The rally in iron ore and Chinese domestic steel prices triggered a domino effect around the world as producers raised export offers. Turkish mills quickly increased their coil prices by a whopping US$100/t, which in turn encouraged CIS producers to hike their export offers.
Iranian mills, large exporters into Southern Europe, temporarily withdrew from the market, restricting supply. A recent anti-dumping investigation by the European Commission into Chinese HRC exports created further uncertainty for importers, making them wary of possible retroactive duties.
European mills were also well aware of low inventory levels in the supply chain. According to the German Association of Steel Distribution (BDS), at the end of last year flat steel inventories dropped to the lowest level since December 2003. The latest data showed some improvement, but with flat steel stocks at 1.4 million tonnes in February, they remained 7% lower year-on-year.
With imports priced out, buyers had few options other than booking material from domestic suppliers. With both raw material and steel prices rising globally, sentiment in Europe also turned bullish – TSI’s market survey showed that by the end of February close to 70% of European market participants expected prices to increase over the next three months.
And that upward spiral effect has very much kicked into gear, with European steelmakers once again raising list prices for flat-rolled products in early March.

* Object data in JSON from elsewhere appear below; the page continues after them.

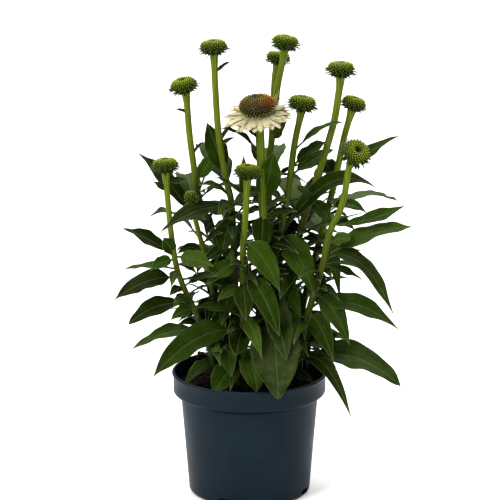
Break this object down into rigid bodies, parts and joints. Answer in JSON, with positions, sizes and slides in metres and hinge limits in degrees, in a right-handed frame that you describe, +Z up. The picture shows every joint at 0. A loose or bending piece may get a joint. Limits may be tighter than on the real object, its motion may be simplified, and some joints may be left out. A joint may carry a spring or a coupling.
{
  "type": "coneflower plant in pot",
  "caption": "Coneflower with tall bare-topped stems, green button heads and one open cream bloom with an orange cone, growing in a round nursery pot.",
  "frame": {"origin": "centre of the pot's flat underside, on the surface that it stands on", "axes": "+Z up along the pot's axis; -Y is the side that the picture shows"},
  "size_m": [0.323, 0.2191, 0.5037],
  "materials": {
    "pot": "moulded slate blue-grey nursery plastic, softly satin",
    "soil": "dark crumbly peat with bark flakes",
    "foliage": "dark green waxy leaves with pale veins on yellow-green ribbed stems",
    "button_heads": "packed pointed yellow-green florets over dark green bracts",
    "bloom_cone": "stiff orange-brown spikes, olive at their feet",
    "bloom_petals": "soft cream petals, finely grooved, greenish towards the cone"
  },
  "bodies": {
    "root": {"pot": "pot", "soil": "soil", "stem_left_low": "foliage", "stem_left_tall": "foliage", "stem_left_bud": "foliage", "stem_mid_tall": "foliage", "stem_front": "foliage", "stem_bloom": "foliage", "stem_tallest": "foliage", "stem_back": "foliage", "stem_mid_right": "foliage", "stem_right_tall": "foliage", "stem_right_back": "foliage", "stem_right_front": "foliage", "head_left_low": "button_heads", "head_left_tall": "button_heads", "head_mid_tall": "button_heads", "head_front": "button_heads", "head_tallest": "button_heads", "head_back": "button_heads", "head_mid_right": "button_heads", "head_right_tall": "button_heads", "head_right_back": "button_heads", "head_right_front": "button_heads", "bud": "button_heads", "bloom_cone": "bloom_cone", "bloom_petals": "bloom_petals"}
  },
  "joints": []
}
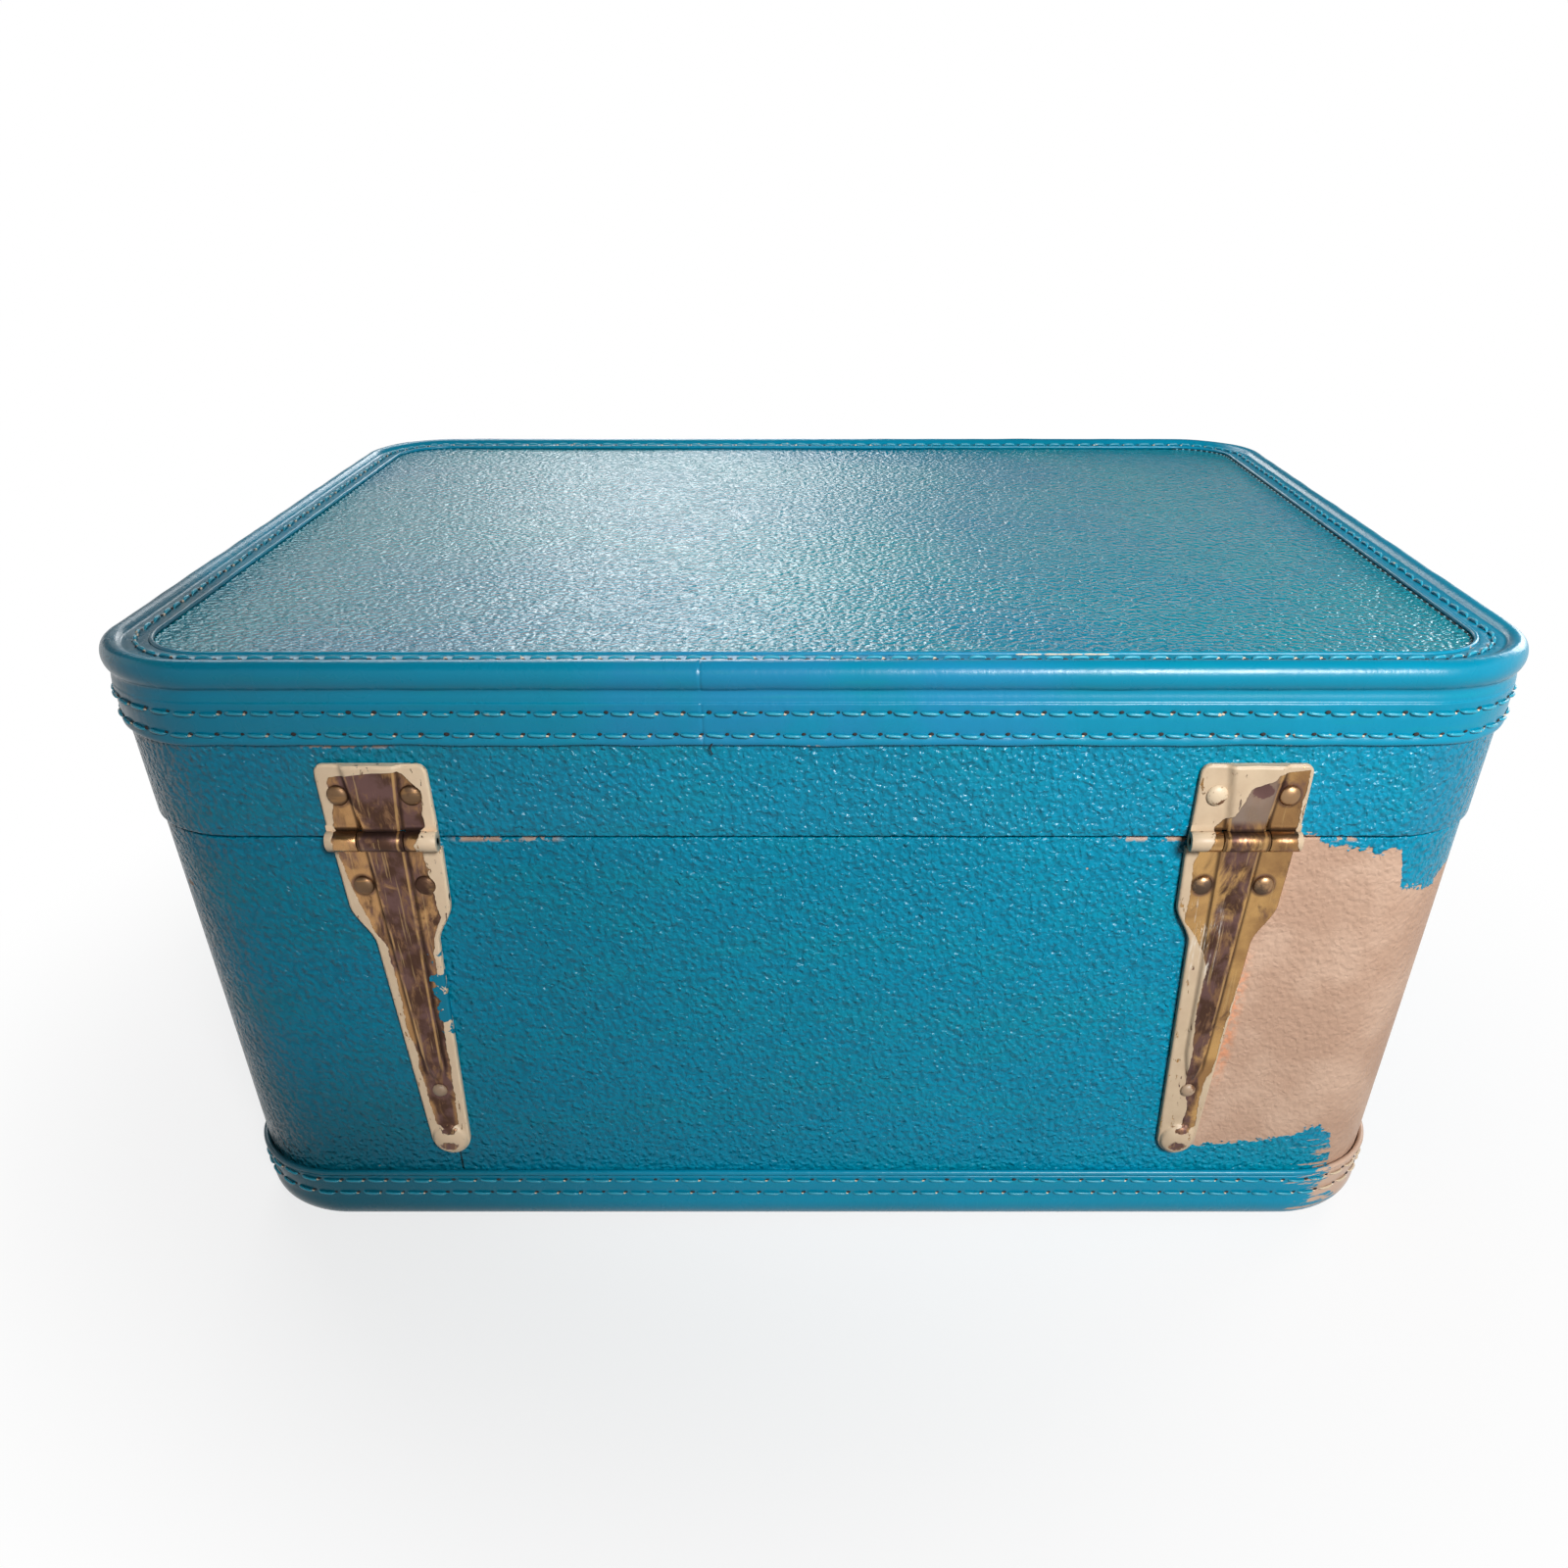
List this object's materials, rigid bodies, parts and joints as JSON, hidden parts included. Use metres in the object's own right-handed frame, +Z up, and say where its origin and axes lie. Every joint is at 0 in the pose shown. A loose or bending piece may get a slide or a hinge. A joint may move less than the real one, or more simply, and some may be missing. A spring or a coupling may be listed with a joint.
{
  "type": "hard-shell suitcase",
  "caption": "Vintage stitched hard-shell suitcase, deep base and shallow hinged lid, strap hinges, snap latches and a drop handle.",
  "frame": {"origin": "on the surface that the case lies on, under the middle of its bounding box", "axes": "+Z up through the lid, -Y towards the handle and latches, +Y towards the hinges, +X to the right when the handle is in front"},
  "size_m": [0.4126, 0.3524, 0.205],
  "materials": {
    "board": "raw bent plywood board",
    "covering": "pebbled vinyl painted teal, beige where the paint is missing, satin to glossy",
    "binding": "smooth vinyl binding painted teal, stitched, satin to glossy",
    "lining": "woven cream cloth, matte",
    "lip": "cloth-covered tan fibreboard, matte",
    "brass": "stamped brass, tarnished purple-brown, beige paint smeared along its edges",
    "steel": "plain steel, dull",
    "grip": "stitched leather over a core, painted teal"
  },
  "bodies": {
    "base": {"base_wall": "board", "base_floor": "board", "base_wall_covering": "covering", "base_floor_covering": "covering", "base_edge_binding": "binding", "base_welt": "binding", "base_lining": "lining", "base_floor_pad": "lining", "base_lip": "lip", "hinge_strap_left": "brass", "hinge_strap_right": "brass", "hinge_pin_left": "steel", "hinge_pin_right": "steel", "strap_rivet_left_1": "brass", "strap_rivet_left_2": "brass", "strap_rivet_left_3": "brass", "strap_rivet_right_1": "brass", "strap_rivet_right_2": "brass", "strap_rivet_right_3": "brass", "latch_plate_left": "brass", "latch_plate_right": "brass", "latch_pin_left": "steel", "latch_pin_right": "steel", "latch_spring_left": "steel", "latch_spring_right": "steel", "latch_rivet_left_1": "brass", "latch_rivet_left_2": "brass", "latch_rivet_right_1": "brass", "latch_rivet_right_2": "brass", "handle_bracket_left": "brass", "handle_bracket_right": "brass", "stay_stud": "steel"},
    "lid": {"lid_wall": "board", "lid_top_panel": "board", "lid_wall_covering": "covering", "lid_top_covering": "covering", "lid_edge_binding": "binding", "lid_welt": "binding", "lid_lining": "lining", "lid_top_lining": "lining", "hinge_leaf_left": "brass", "hinge_leaf_right": "brass", "leaf_rivet_left_1": "brass", "leaf_rivet_left_2": "brass", "leaf_rivet_right_1": "brass", "leaf_rivet_right_2": "brass", "latch_keeper_left": "brass", "latch_keeper_right": "brass", "stay_pivot": "steel"},
    "hasp_left": {"latch_hasp_left": "brass"},
    "hasp_right": {"latch_hasp_right": "brass"},
    "button_left": {"latch_button_left": "brass"},
    "button_right": {"latch_button_right": "brass"},
    "handle": {"handle_grip": "grip", "handle_link_left": "brass", "handle_link_right": "brass"},
    "stay": {"stay_arm": "steel"}
  },
  "joints": [
    {"name": "lid_hinge", "type": "hinge", "parent": "base", "child": "lid", "pos_m": [0, 0.17322, 0.1518], "axis": [-1, 0, 0], "range_deg": [0, 95]},
    {"name": "lid_stay_swing", "type": "hinge", "parent": "lid", "child": "stay", "pos_m": [0.19125, 0.09323, 0.1785], "axis": [1, 0, 0], "range_deg": [0, 47.5]},
    {"name": "hasp_left_swing", "type": "hinge", "parent": "base", "child": "hasp_left", "pos_m": [-0.116, -0.16542, 0.1159], "axis": [1, 0, 0], "range_deg": [0, 100]},
    {"name": "hasp_right_swing", "type": "hinge", "parent": "base", "child": "hasp_right", "pos_m": [0.116, -0.16542, 0.1159], "axis": [1, 0, 0], "range_deg": [0, 100]},
    {"name": "button_left_slide", "type": "slide", "parent": "base", "child": "button_left", "axis": [-1, 0, 0], "range_m": [0, 0.0045], "stiffness_N_per_m": 300, "springref_m": -0.002},
    {"name": "button_right_slide", "type": "slide", "parent": "base", "child": "button_right", "axis": [1, 0, 0], "range_m": [0, 0.0045], "stiffness_N_per_m": 300, "springref_m": -0.002},
    {"name": "handle_swing", "type": "hinge", "parent": "base", "child": "handle", "pos_m": [0, -0.16972, 0.1209], "axis": [-1, 0, 0], "range_deg": [0, 170]}
  ],
  "couplings": [
    {"joint": "lid_stay_swing", "follows": "lid_hinge", "ratio": 0.5}
  ]
}
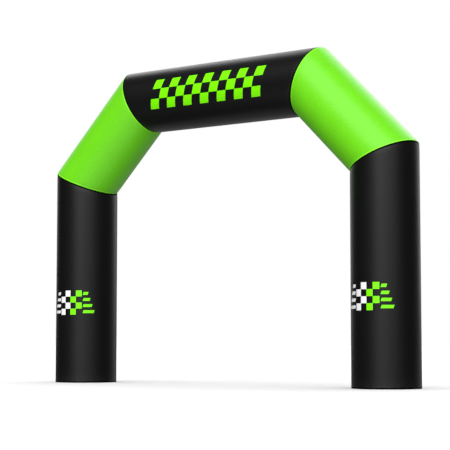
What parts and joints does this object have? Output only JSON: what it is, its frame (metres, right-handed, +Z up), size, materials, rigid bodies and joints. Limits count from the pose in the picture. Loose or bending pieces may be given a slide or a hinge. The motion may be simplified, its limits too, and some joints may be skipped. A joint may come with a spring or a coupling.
{
  "type": "inflatable arch",
  "caption": "Free-standing inflatable arch of air-filled fabric tubes: upright legs, sloping shoulders and a level beam over a gateway that people pass through.",
  "frame": {"origin": "on the floor, midway between the legs and midway through the tubes", "axes": "+X across the span towards the right leg as seen from the front, +Y from the front to the back, +Z up"},
  "size_m": [6, 0.895, 4.5],
  "materials": {
    "black_cloth": "satin black coated woven polyester, with a small printed chequer on each leg and on the beam",
    "green_cloth": "satin bright green coated woven polyester",
    "green_tape": "bright green woven seam tape, sewn along both edges",
    "base_panel": "matt black reinforced base cloth"
  },
  "bodies": {
    "root": {"base_left": "base_panel", "base_right": "base_panel", "leg_left": "black_cloth", "leg_right": "black_cloth", "shoulder_left": "green_cloth", "shoulder_right": "green_cloth", "beam": "black_cloth", "tape_elbow_left": "green_tape", "tape_crown_left": "green_tape", "tape_crown_right": "green_tape", "tape_elbow_right": "green_tape"}
  },
  "joints": []
}
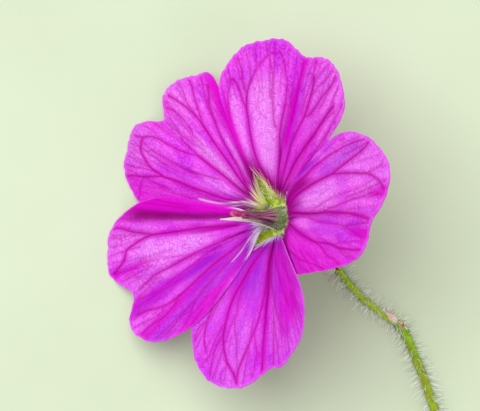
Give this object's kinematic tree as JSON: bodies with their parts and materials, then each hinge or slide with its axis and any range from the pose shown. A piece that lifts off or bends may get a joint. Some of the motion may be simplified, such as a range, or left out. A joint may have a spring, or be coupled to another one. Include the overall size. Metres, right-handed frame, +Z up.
{
  "type": "bloody cranesbill flower",
  "caption": "Single cut flower with a shallow bowl of notched, veined petals over pointed sepals, on a hairy jointed stalk, lying on a surface.",
  "frame": {"origin": "centre of the bounding box on the surface that the flower lies on", "axes": "+Z up from the surface, +Y from the cut end of the stalk towards the flower, +X to the right as the flower is looked down on"},
  "size_m": [0.0387, 0.0608, 0.0256],
  "materials": {
    "petal": "soft magenta petal with a faint velvet sheen and darker veins",
    "sepal": "matt leaf green with fine hairs",
    "stamens": "lilac-pink filaments, pale at the edges",
    "pistil": "grey-green hairy ovary with dull red stigmas",
    "pedicel": "yellow-green stalk with white hairs",
    "peduncle": "olive green stalk tinged with red, with white hairs",
    "bracteole": "papery pink to dull red scale"
  },
  "bodies": {
    "root": {"petal_right": "petal", "petal_top": "petal", "petal_left_upper": "petal", "petal_left_lower": "petal", "petal_bottom": "petal", "sepal_1": "sepal", "sepal_2": "sepal", "sepal_3": "sepal", "sepal_4": "sepal", "sepal_5": "sepal", "stamens": "stamens", "pistil": "pistil", "pedicel": "pedicel", "peduncle": "peduncle", "bracteole_long": "bracteole", "bracteole_short": "bracteole"}
  },
  "joints": []
}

However, the pace of this uptrend stalled and failed to replicate the scale of increases seen, for example, in Asia. Despite the tighter supply, growth in European end-user demand has been less than spectacular.
European steel service centers started to voice concerns that they would not be able to pass mills’ increases to their customers. The European Steel Association (Eurofer) estimated that activity in steel using sectors is going to rise this year by a modest 2% y-o-y.
Markit, publisher of Purchasing Managers’ Indices (PMI), noted in one of its latest releases ‘a slight slowing in the pace of economic growth’ in the Eurozone, and commented that ‘stronger growth in coming months is by no means assured’.
Persistent overcapacity in the European distribution sector, according to some estimates at around 30%, is also dampening steel producers’ expectations. Steel service centres and stockholders competing for business in a fractured market have been known to partially absorb mills’ hikes.
As international steel prices continue to boom, the pendulum has swung in favor of European sellers. For how long this remains the case is anybody’s guess. If Asian steel markets get jittery, the dampening effects on Europe as a steelmaking region could be significant.
After a punishing 2015 and with the outlook uncertain, both European HRC sellers and buyers may see value in re-evaluating sales programs to introduce more flexibility, using indexing as some traders have done, derivatives as the iron ore market has done, or perhaps a combination of the two.